Rights groups pressure El Salvador to extradite former military officers to Spain
Cabinet formally asks Salvadoran government to hand over men wanted for 1989 massacre
Human rights organizations in El Salvador and Washington on Tuesday demanded the Salvadoran government cooperate with Spain's judicial authorities by extraditing 13 former military officers to Madrid to stand trial for the 1989 murder of five Spanish-born Jesuit priests.
On December 2, Spain's Cabinet formally asked the San Salvador government to hand over the former officers charged by High Court Judge Eloy Velasco in connection with the massacre of the five priests, their Salvadoran colleague, and two workers at the Universidad Centroamericana (UCA) during the civil war in El Salvador.
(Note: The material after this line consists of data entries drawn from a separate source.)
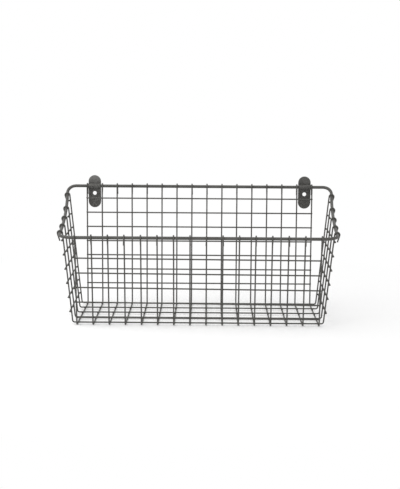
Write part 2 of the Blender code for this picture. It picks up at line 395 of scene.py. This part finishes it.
# The side rim dips from the high back to the low front in one smooth curve
sideRim = {
    "lean": math.radians(6),
    "frontBay": 0.0058,  # last long wire to the side wall's foot
    "backBay": 0.0080,
    "frontCornerRadius": 0.0200,
    "backCornerRadius": 0.0115,
    "cornerReach": 1.1,  # length of each arm of a corner's bend, in radii
    "frontHandleShares": (0.56, 0.1),  # of the rim's depth and of its drop
    "backHandleShares": (0.02, 0.357),
    "steps": 48,
    "cornerSteps": 12,
    "easePasses": 4,
    "easeReach": 0.008,  # points farther apart than this stay as they are
}
lastLongX = boxCentre(longWireName(longWire["count"])).x
crossFloorZ = floorZ + wireCrossing


def sideWallX(y, height):
    share = (y - frontRim.y) / (backRim.y - frontRim.y)
    foot = lastLongX + sideRim["frontBay"] + (sideRim["backBay"] - sideRim["frontBay"]) * share
    return foot + (height - crossFloorZ) * math.tan(sideRim["lean"])


def sideRimProfile():
    depth, rise = yAxis * (backRim.y - frontRim.y), zAxis * (backRim.z - frontRim.z)
    depthShare, riseShare = sideRim["frontHandleShares"]
    frontHandle = frontRim + depth * depthShare + rise * riseShare
    depthShare, riseShare = sideRim["backHandleShares"]
    backHandle = backRim - depth * depthShare - rise * riseShare
    profile = []
    for step in range(sideRim["steps"] + 1):
        t = step / sideRim["steps"]
        profile.append(frontRim * (1 - t) ** 3 + frontHandle * 3 * t * (1 - t) ** 2
                       + backHandle * 3 * t ** 2 * (1 - t) + backRim * t ** 3)
    frontArm = sideRim["frontCornerRadius"] * sideRim["cornerReach"]
    backArm = sideRim["backCornerRadius"] * sideRim["cornerReach"]
    inner = [point for point in profile
             if (point - frontRim).length > frontArm and (point - backRim).length > backArm]
    return [frontRim] + inner + [backRim]


def rimHeight(y):
    # height of the side rim's middle at y, and its slope there
    profile = sideRimProfile()
    for low, high in zip(profile, profile[1:]):
        if low.y <= y <= high.y:
            slope = (high.z - low.z) / (high.y - low.y)
            return low.z + (y - low.y) * slope, slope


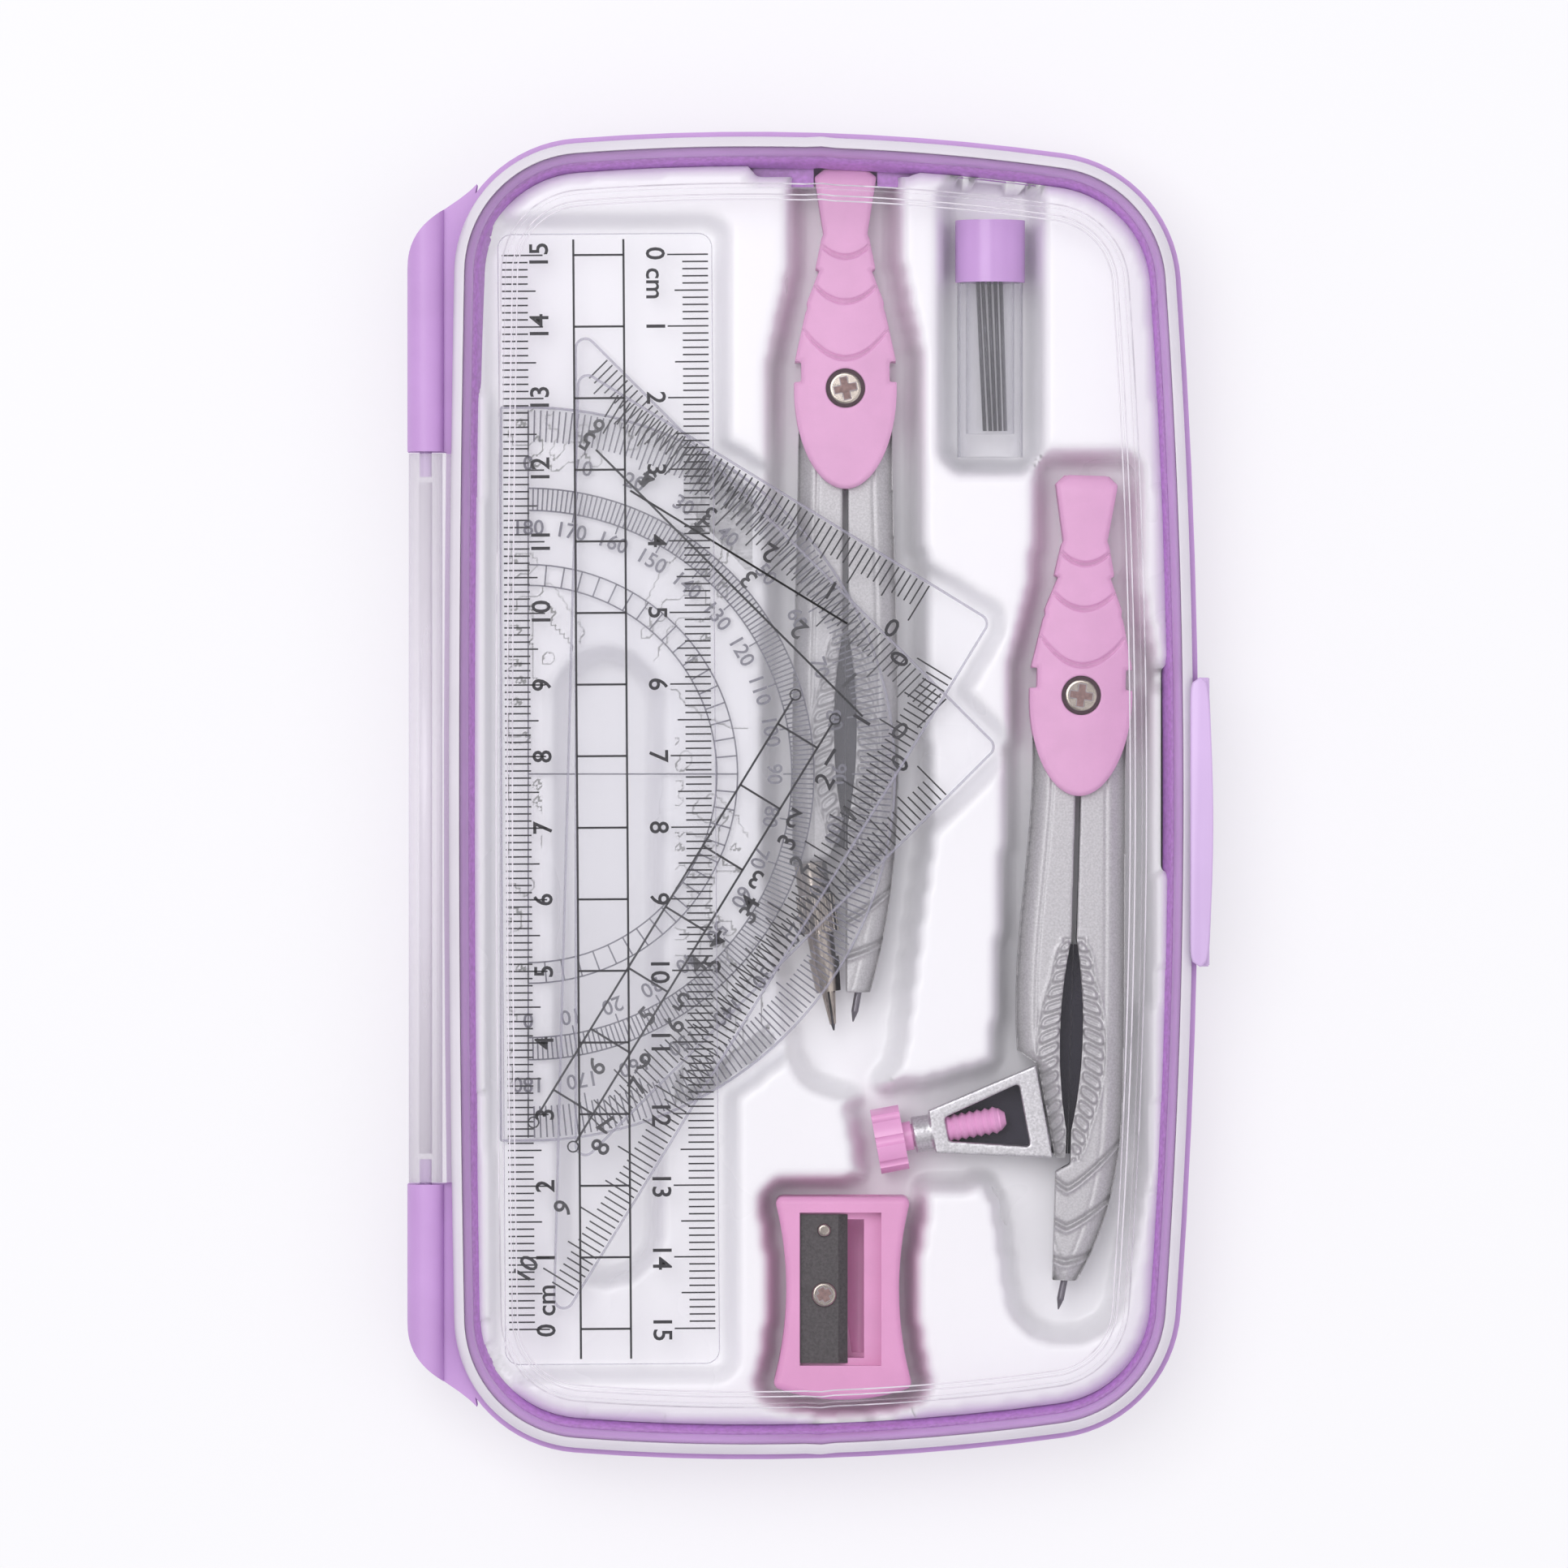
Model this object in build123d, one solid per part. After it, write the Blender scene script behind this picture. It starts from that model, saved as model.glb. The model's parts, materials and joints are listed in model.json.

In a joint statement, the José Simeón Cañas Human Rights Institute at UCA and Washington-based Center for Justice and International Law said the Spanish inquiry is "the last hope at the moment" for the families of the victims to seek justice.
"Without any excuses, El Salvador has a duty to cooperate with the inquiry," the statement reads.
In 1991, a jury in El Salvador acquitted seven of nine officers for the murders. Two years later, President Alfredo Cristiani offered a blanket amnesty to former officers and guerrillas just hours before a UN Truth Commission released a report blaming military high command for ordering the murders.
The Salvadoran Supreme Court has rejected Velasco's original extradition request.